Unlike in other countries, where the electorate is divided over ideology and vastly different policy platforms, Japanese voters have been frustrated by a sense that all options were uninspiring and that the governing party had grown complacent.

Both times the Liberal Democrats lost power in the past seven decades, the outcome had been widely predicted beforehand. Ever since the party returned to power in 2012 under Shinzo Abe, it has entered elections confident of winning.

“I didn’t think it would be such a close race,” said Masako Tanaka, 60, a clerical worker at a rally Friday afternoon in Tokyo for a Liberal Democratic lawmaker who was fighting a tight race against a candidate from the largest opposition party, the Constitutional Democrats.

During campaign rallies, Mr. Ishiba, 67, said he felt “the greatest sense of crisis.” His first approval rating after taking office on Oct. 1 was the lowest of any Japanese prime minister at a similar point in his rule since 2002, according to a poll conducted by the newspaper Nihon Keizai and TV Tokyo.

On Sunday, voter disappointment was reflected in turnout, which was just under 54 percent of eligible voters, lower than it had been for the general election three years earlier. The Liberal Democrats still won the most seats of any single party.

The conditions that the Liberal Democrats faced — or arguably had created — recalled the last two times they lost power. In 1993, voters cast out the party after revelations of corruption and a drastic bursting of a real estate bubble that plunged the economy into recession. Seven disparate opposition parties came together to form a government, but it collapsed within just 11 months.

In 2009, the Democratic Party of Japan won in a landslide victory as voters sought to punish the Liberal Democrats for failing to resuscitate the moribund economy. In both of those instances, the opposition did not present a robust vision for change as much as an opportunity for voters to express their frustration with the longtime governing party.

In August, Fumio Kishida said he would resign as prime minister in an attempt to reset the party’s reputation. Analysts said the party and his successor, Mr. Ishiba, had missed the opportunity to do so.

“I expected Mr. Ishiba would carry out some reforms to get rid of the corrupted image of the L.D.P.,” said Jiro Yamaguchi, a political scientist at Hosei University in Tokyo. But Mr. Ishiba, previously viewed as a politician unafraid to shed party shibboleths, backtracked on several of his more prominent campaign promises. “He looked to be co-opted by the old party system,” Mr. Yamaguchi said.

During debates before the party leadership election, Mr. Ishiba had floated plans to push for interest rate increases, capital gains taxes, an Asian version of NATO and the revision of an agreement that governs American military forces based in Japan. He indicated he might support a change in the law requiring that married couples use one surname. On all of these proposals, he has already retreated, evidently bowing to party orthodoxy.

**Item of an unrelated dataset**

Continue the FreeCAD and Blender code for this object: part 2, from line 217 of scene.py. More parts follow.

Mr. Ishiba also showed an anemic response to the issue that seemed to bother voters most: political finance scandals. For more than a year, the party has failed to restore voter trust after some Liberal Democratic lawmakers were accused of taking kickbacks from the sale of tickets to political fund-raisers.

Although more than 45 politicians were implicated in the scandal, the prime minister announced that the party would withdraw its endorsement from just a dozen candidates. Nine of them are still running, and last week the Japanese news media revealed that the L.D.P. had transferred 20 million yen — about $131,000 — to local branches of candidates who had lost the party’s endorsement.

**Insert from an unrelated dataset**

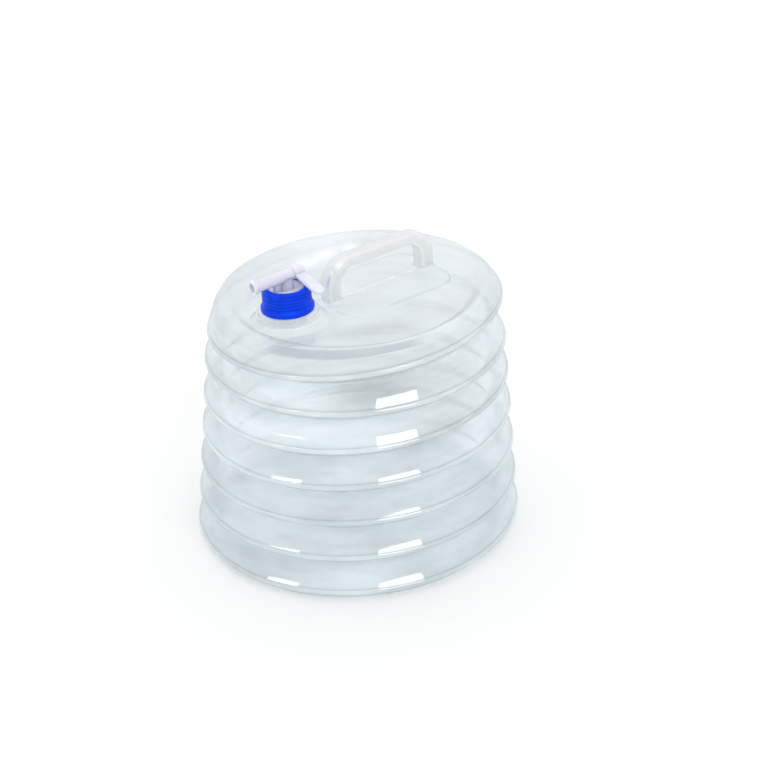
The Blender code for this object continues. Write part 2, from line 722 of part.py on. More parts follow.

On Sunday, in a central Tokyo district where exit polls indicated an opposition candidate from the Constitutional Democratic Party had defeated a prominent Liberal Democrat, Sukerou Asa, 54, a self-employed technology worker, said the finance scandal had had “quite an impact on my vote this time.”

Although voters had plenty else to be dissatisfied about — including rising food prices, looming demographic pressures from a rapidly aging population and increasing tensions with North Korea and China — the opposition parties seized on the scandals as their most potent rallying cry. More than emphasizing policy differences, the leaders of the Constitutional Democratic Party talked consistently about the Liberal Democrats’ problem of “politics and money.”

As results were trickling in on Sunday night, Masaru Kohno, a political scientist at Waseda University in Tokyo, said that if the governing coalition did not achieve a majority, it might still be difficult for the multiple opposition parties to come together to govern.

Mr. Noda, the Constitutional Democratic leader, might be reluctant to form a multiparty government, because if a large coalition collapsed, it would revive memories of a predecessor party’s earlier failures.

Mr. Noda said Sunday night that if the opposition had had more time, the disparate parties might have better coordinated to avoid overlap of candidates in hotly contested districts. Speaking to NHK, he said that the opposition was “prevented from doing so because the prime minister decided to dissolve the lower house earlier than we expected.”

He added: “So we had to do our best, and within these constraints we have come to a point where we have gained an outcome where we can be relatively satisfied.”

Mr. Ishiba, who represents a rural district in Tottori Prefecture, focused on the far-flung and depopulating regions of Japan in his election rhetoric, calling his efforts “Regional Revitalization 2.0.”

While such measures play to his most loyal base, they could alienate urban voters, said Megumi Naoi, an associate professor of political science at the University of California, San Diego. “The L.D.P. should be pumping money into the city and talking more about the cities and the hardships of child-rearing voters,” Ms. Naoi said.

If the Liberal Democrats indeed fail to capture a majority, they may be forced to invite other coalition partners to help form a government. Such parties would “have a huge bargaining leverage,” said Mr. Kohno, allowing them to demand cabinet positions or the adoption of favored policies.